Definition of Mutual information
Mutual information $I(x_i;y_i)$ (in German referred to as "Transinformation", or "wechselseitige Information") of a transmitted symbol $x_i$ and a received symbol $y_j$ is defined as follows: $$I(x_i;y_i) = \log_{2}\left(\frac{1}{P[x_i]}\right) - \log_{2}\left(\frac{1}{P[x_i|y_j]}\right) = \log_{2}\left(\frac{P[y_j|x_i]}{P[y_j]}\right)$$ Average mutual information $I(X;Y)$ of a transmitter $X$ and a receiver $Y$ over a channel with an transfer matrix $T$ is defined as follows:
$$I(X;Y)=\sum\limits _{i=1}^{M}\sum\limits _{j=1}^{N}P[x_{i},y_{j}]\cdot I(x_{i};y_{i})=\sum\limits _{i=1}^{M}\sum\limits _{j=1}^{N}P[y_{j}|x_{i}]\cdot P[x_{i}]\cdot I(x_{i};y_{i})$$ $P[x_i]$ is the probability of the symbol $x_i$
$P[y_j|x_i]$ is the conditional or transition probability of an event $y_j$ given that another event $x_i$ has occurred, this is said to be "the probability of $y_j$ given $x_i$".
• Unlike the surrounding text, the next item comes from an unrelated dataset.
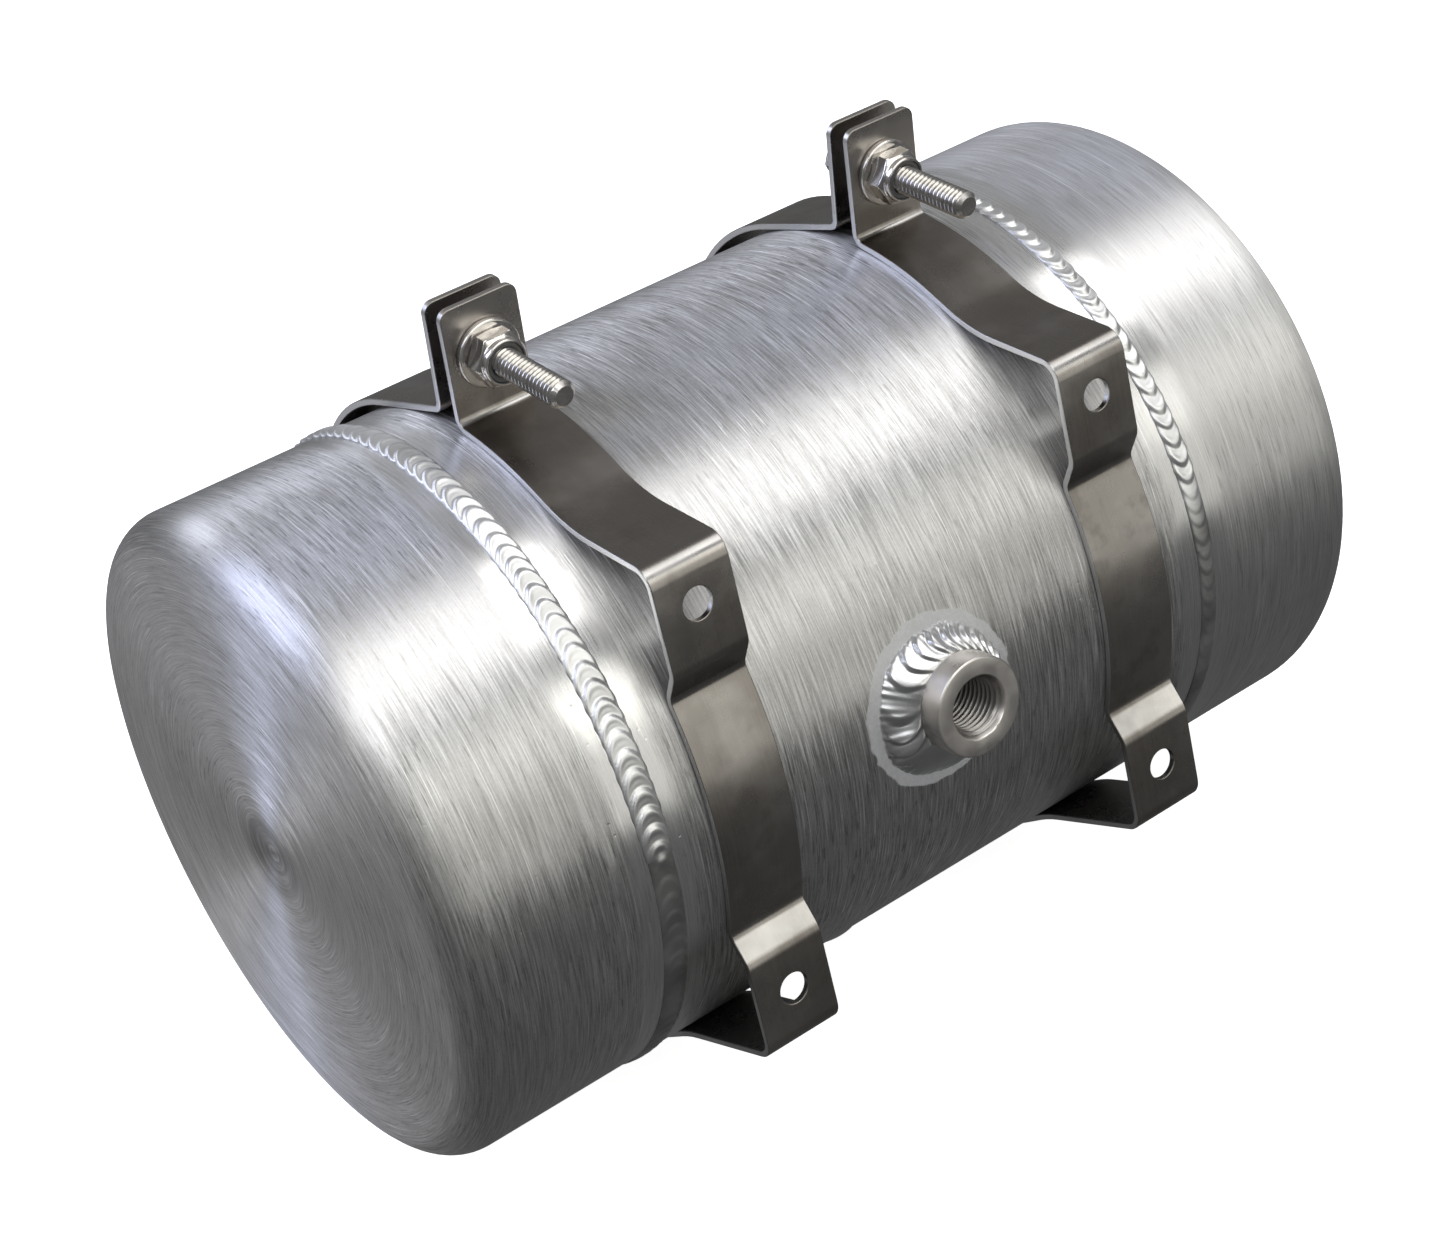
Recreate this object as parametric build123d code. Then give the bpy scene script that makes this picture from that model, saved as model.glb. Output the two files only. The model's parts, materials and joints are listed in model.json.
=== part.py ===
from build123d import *
import math
import os

# Spun aluminium reservoir held by two sprung strap clamps.
# Millimetres. +X runs along the tank, -Y is the front, +Z is up.
# The origin is the middle of the four foot holes, on the outer face of the feet.

# Tank
tank_radius = 76.2
wall = 3.2
barrel_length = 152.0
cup_depth = 50.0
knuckle_radius = 9.0
crown_rise = 1.0
spin_mark_radius = 9.0
spin_mark_depth = 0.8

# Girth welds
groove_half_width = 1.6
groove_depth = 2.4
bead_height = 1.2
bead_widths = {"left": 6.5, "right": 5.0}

# Screwed ports
port_radius = 11.1
port_height = 10.7
port_inner_reach = 2.0
port_thread_radius = 6.24
port_mouth_radius = 7.15
port_rim_chamfer = 0.7
port_weld_radius = 18.0
port_weld_height = 5.2
port_weld_crown = 0.6

# Strap clamps
clamp_spacing = 107.0
strap_width = 19.0
strap_thickness = 1.5
strap_gap = 0.1
foot_face = 76.5
foot_hole_spacing = 91.6
foot_hole_rise = 1.2
foot_hole_radius = 3.55
upper_shelf_slope = 7.0
upper_shelf_distance = 66.9
lower_shelf_slope = 14.0
lower_shelf_distance = 74.3
kick_slope = 32.0
kick_height = 34.7
foot_bend = 3.5
kick_bend = 4.5
shelf_bend = 38.0
rear_bend = 53.0
ear_bend = 3.3

# Clamp ears and their bolts
split_angle = 7.9
ear_tilt = 9.5
rear_ear_lean = 2.5
ear_gap = 4.8
ear_height = 27.8
ear_corner = 2.6
bolt_height = 15.3
ear_hole_radius = 3.45
bolt_radius = 3.175
bolt_length = 38.1
bolt_head_flats = 11.1
bolt_head_height = 4.2
bolt_tip_chamfer = 0.7
washer_radius = 7.5
washer_hole_radius = 3.55
washer_thickness = 1.6
nut_flats = 11.1
nut_hex_height = 4.3
nut_bore_radius = 3.23
nut_collar_radius = 5.1
nut_collar_height = 1.6
insert_radius = 4.4
moving_gap = 0.05
head_gap = 0.02

strap_radius = tank_radius + strap_gap
# The pattern of foot holes sits a little above the level of the tank's axis.
tank_axis = Location((0, foot_face, -foot_hole_rise))


def turned(section):
    """Solid of revolution about X from a section drawn as (x, radius)."""
    return revolve(Plane.XY * section, Axis.X, 360)


def dished_solid(length, radius, corner, rise):
    """Solid cylinder along +X whose far end is a rounded, slightly crowned face."""
    crown = (radius**2 + rise**2) / (2 * rise)
    half_rise = crown - math.sqrt(crown**2 - (radius / 2) ** 2)
    outline = [
        Line((0, 0), (0, radius)),
        Line((0, radius), (length - rise, radius)),
        ThreePointArc((length - rise, radius), (length - half_rise, radius / 2), (length, 0)),
        Line((length, 0), (0, 0)),
    ]
    section = make_face(outline)
    rim = section.vertices().sort_by(lambda vertex: vertex.X + vertex.Y)[-1]
    return turned(fillet(rim, corner))


def groove(half_width, depth):
    """Ring cut that bevels both walls of a butt joint at x = 0."""
    over = 1.0
    slope = half_width / depth
    points = [
        (0, tank_radius - depth),
        (slope * (depth + over), tank_radius + over),
        (-slope * (depth + over), tank_radius + over),
    ]
    return turned(make_face(Polyline(*points, close=True)))


def end_cup():
    """Spun cup, open at x = 0 and dished towards +X."""
    outside = dished_solid(cup_depth, tank_radius, knuckle_radius, crown_rise)
    inside = dished_solid(cup_depth - wall, tank_radius - wall, knuckle_radius - wall, crown_rise)
    ball = (spin_mark_radius**2 + spin_mark_depth**2) / (2 * spin_mark_depth)
    mark = Pos(cup_depth + ball - spin_mark_depth, 0, 0) * Sphere(ball)
    return outside - inside - mark - groove(groove_half_width, groove_depth)


def barrel():
    tube = Cylinder(tank_radius, barrel_length, rotation=(0, 90, 0))
    tube -= Cylinder(tank_radius - wall, barrel_length, rotation=(0, 90, 0))
    for side in (-1, 1):
        tube -= Pos(side * barrel_length / 2, 0, 0) * groove(groove_half_width, groove_depth)
    for frame in port_frames.values():
        tube -= frame * Pos(0, 0, tank_radius) * Cylinder(port_radius, 6 * wall)
    return tube


def girth_weld(bead_width):
    """Weld metal that fills the groove and stands proud of the wall as a low crown."""
    outline = [
        ThreePointArc((-bead_width / 2, tank_radius), (0, tank_radius + bead_height), (bead_width / 2, tank_radius)),
        Polyline(
            (bead_width / 2, tank_radius),
            (groove_half_width, tank_radius),
            (0, tank_radius - groove_depth),
            (-groove_half_width, tank_radius),
            (-bead_width / 2, tank_radius),
        ),
    ]
    return turned(make_face(outline))


# Each port frame has its local Z along the port's axis, pointing out of the tank.
port_frames = {"front": Rotation(90, 0, 0), "bottom": Rotation(180, 0, 0)}


def port_bung():
    """Round weld-in bung with a tapped through bore and a countersunk mouth."""
    inner_end = tank_radius - wall - port_inner_reach
    outer_end = tank_radius + port_height
    mouth_depth = port_mouth_radius - port_thread_radius
    section = Polyline(
        (port_thread_radius, inner_end),
        (port_radius, inner_end),
        (port_radius, outer_end - port_rim_chamfer),
        (port_radius - port_rim_chamfer, outer_end),
        (port_mouth_radius, outer_end),
        (port_thread_radius, outer_end - mouth_depth),
        close=True,
    )
    return revolve(Plane.XZ * make_face(section), Axis.Z, 360)


def port_weld():
    """Slightly crowned fillet weld between the bung and the barrel, cut to the barrel's curve."""
    toe_level = math.sqrt(tank_radius**2 - port_weld_radius**2)
    top_level = tank_radius + port_weld_height
    crown_point = (
        (port_radius + port_weld_radius) / 2 + port_weld_crown,
        (top_level + toe_level) / 2 + port_weld_crown,
    )
    sink_level = toe_level - wall
    section = [
        ThreePointArc((port_radius, top_level), crown_point, (port_weld_radius, toe_level)),
        Polyline(
            (port_weld_radius, toe_level),
            (port_weld_radius, sink_level),
            (port_radius, sink_level),
            (port_radius, top_level),
        ),
    ]
    ring = revolve(Plane.XZ * make_face(section), Axis.Z, 360)
    return ring - Cylinder(tank_radius, 4 * port_weld_radius, rotation=(0, 90, 0))


# A strap is a chain of straight lines joined by tangent arcs, seen along X.
# Each line is (angle of its outward normal, distance from the tank axis), with +Y at 0 degrees and
# +Z at 90. Lines at the strap radius are tangents of the tank, so an arc of that radius between two
# of them hugs the barrel.

def direction(angle):
    return math.cos(math.radians(angle)), math.sin(math.radians(angle))


def crossing(first, second):
    """Point where two lines given by normal angle and distance meet."""
    (a1, d1), (a2, d2) = first, second
    (c1, s1), (c2, s2) = direction(a1), direction(a2)
    det = c1 * s2 - c2 * s1
    return (d1 * s2 - d2 * s1) / det, (c1 * d2 - c2 * d1) / det


def along(angle, point):
    """Distance of a point along a direction in the (Y, Z) plane."""
    cosine, sine = direction(angle)
    return cosine * point[0] + sine * point[1]


def offset_point(point, angle, distance):
    """Point moved along a direction in the (Y, Z) plane."""
    cosine, sine = direction(angle)
    return point[0] + cosine * distance, point[1] + sine * distance


# The bolt is square to the front ear. The rear ear leans a little further towards it.
front_normal = 180 + ear_tilt
rear_normal = 360 + ear_tilt + rear_ear_lean
ear_rise = 90 + ear_tilt
split_point = offset_point((0, 0), 90 + split_angle, strap_radius)
bolt_centre = offset_point(split_point, ear_rise, bolt_height)
front_ear_point = offset_point(bolt_centre, front_normal, ear_gap / 2)
rear_ear_point = offset_point(bolt_centre, front_normal, -ear_gap / 2)
ear_tips = (ear_rise, along(ear_rise, split_point) + ear_height)
inner_face = foot_face - strap_thickness
kick_distance = along(180 + kick_slope, (-inner_face, kick_height))

# (normal angle, inner distance, radius of the bend that follows, measured on the strap's inner face)
strap_lines = [
    (front_normal, along(front_normal, front_ear_point), ear_bend),
    (104.5, strap_radius, strap_radius),
    (119.5, strap_radius, shelf_bend),
    (90 + upper_shelf_slope, upper_shelf_distance - strap_thickness, foot_bend),
    (180, inner_face, foot_bend),
    (180 + kick_slope, kick_distance, kick_bend),
    (161, strap_radius, strap_radius),
    (199, strap_radius, kick_bend),
    (180 - kick_slope, kick_distance, foot_bend),
    (180, inner_face, foot_bend),
    (270 - lower_shelf_slope, lower_shelf_distance - strap_thickness, shelf_bend),
    (245, strap_radius, strap_radius),
    (392, strap_radius, rear_bend),
    (442, strap_radius, ear_bend),
    (rear_normal, along(rear_normal, rear_ear_point), None),
]


def strap_path(offset):
    """Rounded path at a given distance outside the strap's inner face."""
    lines = [(angle, distance + offset) for angle, distance, _ in strap_lines]
    corners = [crossing(first, second) for first, second in zip(lines, lines[1:])]
    radii = []
    for (angle, _, radius), (next_angle, _, _) in zip(strap_lines, strap_lines[1:]):
        radii.append(radius + offset if next_angle > angle else radius - offset)
    points = [crossing(lines[0], ear_tips), *corners, crossing(lines[-1], ear_tips)]
    return FilletPolyline(*points, radius=radii)


# Both hardware frames have their local Z towards the front. The bolt frame's origin is on the
# bolt's axis in the middle of the split, and the rear seat's is on the back of the rear ear.
def frame_at(point, angle):
    return Plane(origin=(0, *point), x_dir=(1, 0, 0), z_dir=(0, *direction(angle))).location


lean = math.radians(rear_ear_lean)
bolt_frame = frame_at(bolt_centre, front_normal)
rear_ear_span = strap_thickness / math.cos(lean)
rear_seat = frame_at(offset_point(rear_ear_point, front_normal, -rear_ear_span), rear_normal - 180)
front_ear_face = ear_gap / 2 + strap_thickness
head_corner_radius = bolt_head_flats / math.sqrt(3)
under_head = -ear_gap / 2 - rear_ear_span - washer_thickness / math.cos(lean)
under_head -= head_corner_radius * math.tan(lean) + head_gap


def clamp_strap():
    """One strip: two ears, two flat feet with holes, and the band round the tank."""
    inner, outer = strap_path(0), strap_path(strap_thickness)
    ends = [Line(inner @ 0, outer @ 0), Line(inner @ 1, outer @ 1)]
    strip = extrude(Plane.YZ * make_face([inner, outer, *ends]), strap_width / 2, both=True)
    top = bolt_frame.inverse()
    tips = [
        edge
        for edge in strip.edges()
        if abs(edge.length - strap_thickness) < 0.01 and (top * edge).center().Y > ear_height - bolt_height - 0.2
    ]
    strip = fillet(tips, ear_corner)
    strip -= bolt_frame * Cylinder(ear_hole_radius, 4 * front_ear_face)
    for side in (-1, 1):
        hole = Cylinder(foot_hole_radius, 8 * strap_thickness, rotation=(90, 0, 0))
        strip -= Pos(0, -foot_face, foot_hole_rise + side * foot_hole_spacing / 2) * hole
    return strip


def hexagon(flats, height):
    return extrude(RegularPolygon(flats / math.sqrt(3), 6), height)


def bolt():
    """Hex bolt, head behind the rear ear, point towards the front."""
    shank = Pos(0, 0, under_head) * extrude(Circle(bolt_radius), bolt_length)
    shank = chamfer(shank.edges().sort_by(Axis.Z)[-1], bolt_tip_chamfer)
    head = Pos(0, 0, under_head - bolt_head_height) * hexagon(bolt_head_flats, bolt_head_height)
    return shank + head


def washer(start):
    ring = Circle(washer_radius) - Circle(washer_hole_radius)
    return Pos(0, 0, start) * extrude(ring, washer_thickness)


front_washer_start = front_ear_face + moving_gap
nut_start = front_washer_start + washer_thickness + moving_gap
insert_start = nut_start + nut_hex_height


def lock_nut():
    """Hex nut with a round collar that is open for the locking insert."""
    body = Pos(0, 0, nut_start) * hexagon(nut_flats, nut_hex_height)
    body += Pos(0, 0, insert_start) * extrude(Circle(nut_collar_radius), nut_collar_height)
    body -= Pos(0, 0, insert_start) * extrude(Circle(insert_radius), nut_collar_height)
    return body - Pos(0, 0, nut_start) * extrude(Circle(nut_bore_radius), nut_hex_height)


def locking_insert():
    ring = Circle(insert_radius) - Circle(nut_bore_radius)
    return Pos(0, 0, insert_start) * extrude(ring, nut_collar_height)


parts = {"barrel": barrel()}
for port, frame in port_frames.items():
    parts[f"{port}_port_bung"] = frame * port_bung()
    parts[f"{port}_port_weld"] = frame * port_weld()

for side, sign in (("left", -1), ("right", 1)):
    at_joint = Pos(sign * barrel_length / 2, 0, 0)
    facing = Rotation(0, 0, 0) if sign > 0 else Rotation(0, 0, 180)
    parts[f"{side}_end_cup"] = at_joint * facing * end_cup()
    parts[f"{side}_girth_weld"] = at_joint * girth_weld(bead_widths[side])

    at_clamp = Pos(sign * clamp_spacing / 2, 0, 0)
    parts[f"{side}_clamp_strap"] = at_clamp * clamp_strap()
    parts[f"{side}_rear_washer"] = at_clamp * rear_seat * washer(-washer_thickness)
    hardware = {
        "clamp_bolt": bolt(),
        "front_washer": washer(front_washer_start),
        "lock_nut": lock_nut(),
        "nylon_insert": locking_insert(),
    }
    for name, shape in hardware.items():
        parts[f"{side}_{name}"] = at_clamp * bolt_frame * shape

os.makedirs("parts", exist_ok=True)
for name, shape in parts.items():
    export_step(tank_axis * shape, f"parts/{name}.step")
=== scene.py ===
import json
import math
import random

import bmesh
import bpy
import numpy as np
from mathutils import Matrix, Vector


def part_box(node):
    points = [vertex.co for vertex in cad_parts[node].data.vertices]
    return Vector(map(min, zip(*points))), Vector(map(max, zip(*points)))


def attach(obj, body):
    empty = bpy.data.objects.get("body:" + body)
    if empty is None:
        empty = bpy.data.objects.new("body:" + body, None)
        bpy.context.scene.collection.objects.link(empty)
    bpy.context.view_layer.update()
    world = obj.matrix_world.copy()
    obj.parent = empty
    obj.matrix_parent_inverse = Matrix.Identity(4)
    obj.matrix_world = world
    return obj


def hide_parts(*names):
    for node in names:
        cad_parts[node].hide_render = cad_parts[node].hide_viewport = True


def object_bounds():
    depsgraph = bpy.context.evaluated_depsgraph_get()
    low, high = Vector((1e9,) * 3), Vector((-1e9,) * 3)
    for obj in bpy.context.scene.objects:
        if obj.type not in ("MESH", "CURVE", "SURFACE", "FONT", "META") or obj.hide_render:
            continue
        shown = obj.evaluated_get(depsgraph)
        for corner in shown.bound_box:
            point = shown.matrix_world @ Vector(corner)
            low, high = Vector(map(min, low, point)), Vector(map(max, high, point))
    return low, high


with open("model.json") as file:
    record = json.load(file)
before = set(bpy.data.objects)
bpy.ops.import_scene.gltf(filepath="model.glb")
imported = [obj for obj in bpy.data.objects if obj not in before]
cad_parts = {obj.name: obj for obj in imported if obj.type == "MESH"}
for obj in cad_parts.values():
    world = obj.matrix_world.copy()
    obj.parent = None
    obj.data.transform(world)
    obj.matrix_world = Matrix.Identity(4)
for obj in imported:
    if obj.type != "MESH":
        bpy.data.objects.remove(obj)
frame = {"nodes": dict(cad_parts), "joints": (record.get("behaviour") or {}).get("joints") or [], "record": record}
cad_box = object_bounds()
MM = 0.001


# ---------------------------------------------------------------- what the frame says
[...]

The capacity of a channel ist defined as follows: $$C = \max_{P[x_i]}(I(X;Y))$$ The transfer matrix $T$ of a channel is defined as follows: $$T=\begin{pmatrix}P[y_{1}|x_{1}] & P[y_{2}|x_{1}] & ... & P[y_{N}|x_{1}]\\ P[y_{1}|x_{2}] & P[y_{2}|x_{2}] & ... & P[y_{N}|x_{2}]\\ \vdots & \vdots & ... & \vdots\\ P[y_{1}|x_{M}] & P[y_{2}|x_{M}] & ... & P[y_{N}|x_{M}] \end{pmatrix}$$ Note: for a row-sum, it holds $\sum\limits _{\begin{array}{cccc} j=1\\ i=const\\ \end{array}}^{N}P[y_j|x_i]=1$